To compensate for the energy loss resulting from the wake generated from one turbine interfering with neighboring turbines, HAWT wind farms also resort to using bigger blades and taller towers that are capable of taking advantage of the more powerful gusts of wind found at greater heights. But these larger structures result in increased production and maintenance costs, visual, acoustic, and radar signatures problems, as well as more bat and bird impacts.


In an attempt to develop a more efficient wind farm design that maximizes its energy-collecting efficiency at heights closer to the ground, John Dabiri, Caltech professor of aeronautics and bioengineering, and his colleagues turned to vertical-axis wind turbines (VAWTs) - turbines like the Windspire that have vertical rotors and look like eggbeaters sticking out of the ground. VAWTs aren't more prominently used today because they tend to be less efficient individually and previous generations suffered from structural failures relating to fatigue.


But Dabiri says, "advances in materials and in predicting aerodynamic loads have led to new designs that are better equipped to withstand fatigue loads." Additionally, because VAWTs can be positioned very close together they are able to capture nearly all the energy of the blowing wind, and so the lower efficiency of individual turbines is not as much of an issue.






Dabiri carried out field tests in the summer of 2010 at an experimental farm known as the Field Laboratory for Optimized Wind Energy (FLOWE), which houses 24 10-meter-tall, 1.2-meter-wide VAWTs. In the field tests, which used six VAWTs, Dabiri and his colleagues measured the rotational speed and power generated by each of the turbines when placed in a number of different configurations. One turbine was kept in a fixed position for every configuration, while the others were on portable footings that allowed them to be shifted around.


They found that the aerodynamic interference between neighboring turbines was completely eliminated when all the turbines in an array were spaced four turbine diameters (roughly five meters or 16 feet) apart. In comparison, propeller-style HAWTs would need to be spaced 20 rotor diameters apart - which equates to a distance of more than one mile for the largest wind turbines currently in use - for the aerodynamic interference to be eliminated.


The six VAWTs generated from 21 to 47 watts of power per square meter of land area, while a comparably sized HAWT farm generates just two to three watts per square meter.

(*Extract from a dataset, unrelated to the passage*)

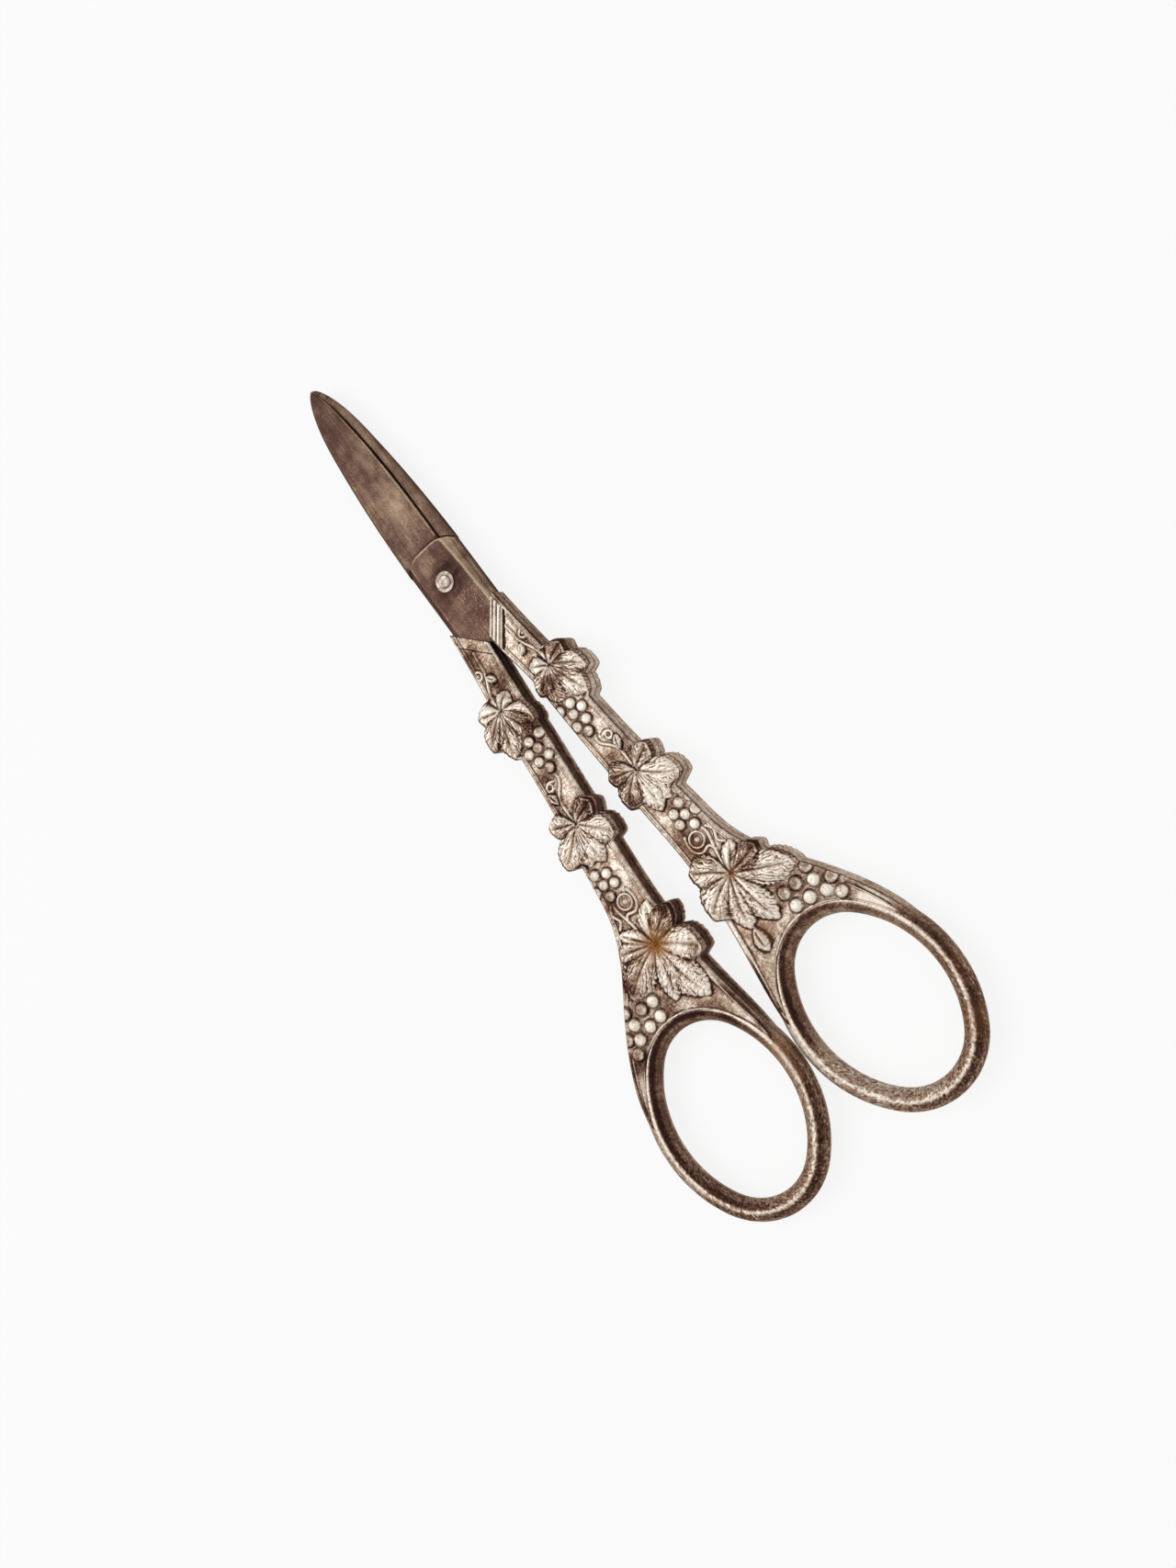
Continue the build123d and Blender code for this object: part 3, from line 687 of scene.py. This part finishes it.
def putPiece(name, points, faces, shadeAndTarnish, rust, body, node, slot, flips):
    # makes the mesh, mirrored left or to the back, welds its parts and turns its faces outwards
    points = points * np.array([-1 if "x" in flips else 1, 1, -1 if "z" in flips else 1])
    mesh = bpy.data.meshes.new(name)
    mesh.from_pydata(toMetres(points).tolist(), [], faces)
    calm = smoothStep(-82, -94, points[:, 1])
    for attribute, values in (("shadeAndTarnish", shadeAndTarnish), ("rust", rust), ("calm", calm)):
        layer = mesh.attributes.new(attribute, "FLOAT", "POINT")
        layer.data.foreach_set("value", values.astype(np.float32))
    piece = placed(name, mesh)
    weld(mesh)
    mesh.shade_smooth()
    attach(piece, body)
    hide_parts(node)
    return piece


# place on the right handle's pattern, size in mm and strength
rustStains = {
    "right": [((9.9, -70.9), 1.5, 0.7), ((7.6, -81.5), 1.8, 0.5), ((7.2, -63.8), 1.8, 0.45),
              ((7.0, -47.5), 1.3, 0.25), ((29.8, -104.0), 3.2, 0.15), ((27.6, -111.7), 2.8, 0.3),
              ((4.4, -40.6), 1.4, 0.2)],
    "left": [((8.4, -71.8), 2.7, 1.4), ((7.2, -64.0), 2.0, 0.4), ((6.9, -54.8), 1.0, 0.5),
             ((4.6, -56.5), 1.0, 0.45), ((2.6, -97.5), 2.4, 0.55),
             ((3.2, -101.5), 1.6, 0.5), ((11.2, -62.5), 1.4, 0.3)],
}


def rustOf(points, side):
    # orange stains round the leaves' hearts and the scroll
    value = np.zeros(len(points))
    for (x, y), size, strength in rustStains[side]:
        far = np.hypot(points[:, 0] - x, points[:, 1] - y)
        value = np.maximum(value, strength * bell(far, size))
    return value


def stamping(grids, side, back):
    # all the parts of one stamping as points, faces and each point's painted shade and tarnish, and rust
    main, innerLimb, outerLimb = grids
    innerWallShade = tarnishAndShade["backInnerWallShade" if back else "innerWallShade"][side]
    outerWallShade = tarnishAndShade["backOuterWallShade" if back else "outerWallShade"][side]
    splitColumn = len(wallUp) + len(edgeArc) + handle["innerColumns"] - 1
    points, faces, top, _ = closedGrid(main, splitColumn)
    faces = faces + top
    parts = [points]
    shadeAndTarnish = [shadeAndTarnishOf(main, innerWallShade, outerWallShade, side).ravel(), np.ones(len(main) * 3)]
    start = len(points)
    # a limb drops to the seam along the ring's centre line, and its back is one strip of quads
    for limb, walls, more, foot in ((innerLimb, (innerWallShade, None), (0, 1), -1),
                                    (outerLimb, (None, outerWallShade), (1, 0), 0)):
        grid = np.pad(limb, ((0, 0), more, (0, 0)), "edge")
        grid[:, foot, 2] = 0
        rows, columns = grid.shape[:2]
        parts.append(grid.reshape(-1, 3))
        shadeAndTarnish.append(np.pad(shadeAndTarnishOf(limb, *walls, side), ((0, 0), more), constant_values=1).ravel())
        faces += quads(rows, columns, start)
        first = start + np.arange(rows) * columns
        last = first + columns - 1
        faces += np.stack([first[:-1], last[:-1], last[1:], first[1:]], -1).tolist()
        faces.append(list(range(start + (rows - 1) * columns, start + rows * columns)))
        start += rows * columns
    tube, normal = bowTube()
    parts.append(tube)
    grain = np.random.default_rng(61).normal(0, tarnishAndShade["ringGrain"], len(tube)) * smoothStep(-96, -106, tube[:, 1])
    shade = ringShadeAndTarnish(tube[:, 0], tube[:, 1], normal, side) + grain
    shadeAndTarnish.append(np.clip(shade, 0, 1) * (tarnishAndShade["backRing"] if back else 1))
    faces += quads(bow["stepsRound"], bow["stepsSection"], start, True, True)
    points = np.concatenate(parts)
    return points, faces, np.concatenate(shadeAndTarnish), rustOf(points, side)


handlePieces = []
for name, side, back, collar, node, flips in (
        ("rightHandleFront", "right", False, True, "right_handle_front", ""),
        ("rightHandleBack", "right", True, False, "right_handle_back", "z"),
        ("leftHandleFront", "left", False, False, "left_handle_front", "x"),
        ("leftHandleBack", "left", True, True, "left_handle_back", "xz")):
    shape = stamping(stampingMesh(collar, side), side, back)
    handlePieces.append(putPiece(name, *shape, side + "_half", node, "handle_metal", flips))
print("handles in place")


# blades
blade = {
    "tipY": 45.1,
    "spine": [(5.6, 5.0), (5.5, 12.0), (5.15, 21.0), (4.45, 30.0), (3.35, 38.0), (2.1, 42.2), (1.15, 44.1),
              (0.48, 44.85), (0.02, 45.1)],
    "edge": [(3.5, 5.0), (3.4, 16.0), (3.1, 24.0), (2.6, 31.0), (1.8, 38.0), (1.18, 41.5), (0.62, 43.8),
             (0.27, 44.75), (0.02, 45.1)],
    "rootTop": 1.95,  # height over the meeting plane, mm
    "tipTop": 0.75,
    "spineBevel": 0.7,
    "edgeBevel": 0.32,
    "plateTop": 2.3,
    "plateHalf": 5.6,
    "plateSide": 0.8,
    "chamferTop": (3.95, 4.95),  # inner edge of the plate's chamfer at the arc and at the vee
    "shoulder": 7.8,  # radius of the arc where the plate ends
    "fade": 9.0,  # over which the shoulder fades on the spine's side
    "veeCorner": (5.7, -7.3),
    "veeTip": -13.62,
    "flat": 0.02,  # the flat side's distance from the meeting plane
    "rowStep": 0.15,
    "columns": 84,
    "wallRows": 4,  # points up each side wall below the face
    "shoulderBulge": 0.42,  # how much less than a circle the shoulder bulges
    "railDepth": 1.6,
    "railTipZ": 0.1,
    "railEnd": 41.0,
    "railGap": 0.15,
    "tang": ((2.9, -9.5), (7.6, -56.0), 1.5, 0.8, 1.3),  # ends, half widths and thickness
}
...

"Our results are a compelling call for further research on alternatives to the wind energy status quo," Dabiri says. "Since the basic unit of power generation in this approach is smaller, the scaling of the physical forces involved predicts that turbines in our wind farms can be built using less expensive materials, manufacturing processes, and maintenance than is possible with current wind turbines."


The researchers plan to scale up their field demonstration and are looking to improve upon the off-the-shelf wind turbine designs used for their field study.


The findings of the field study conducted by Dabiri and his Caltech colleagues appear in the July issue of the Journal of Renewable and Sustainable Energy.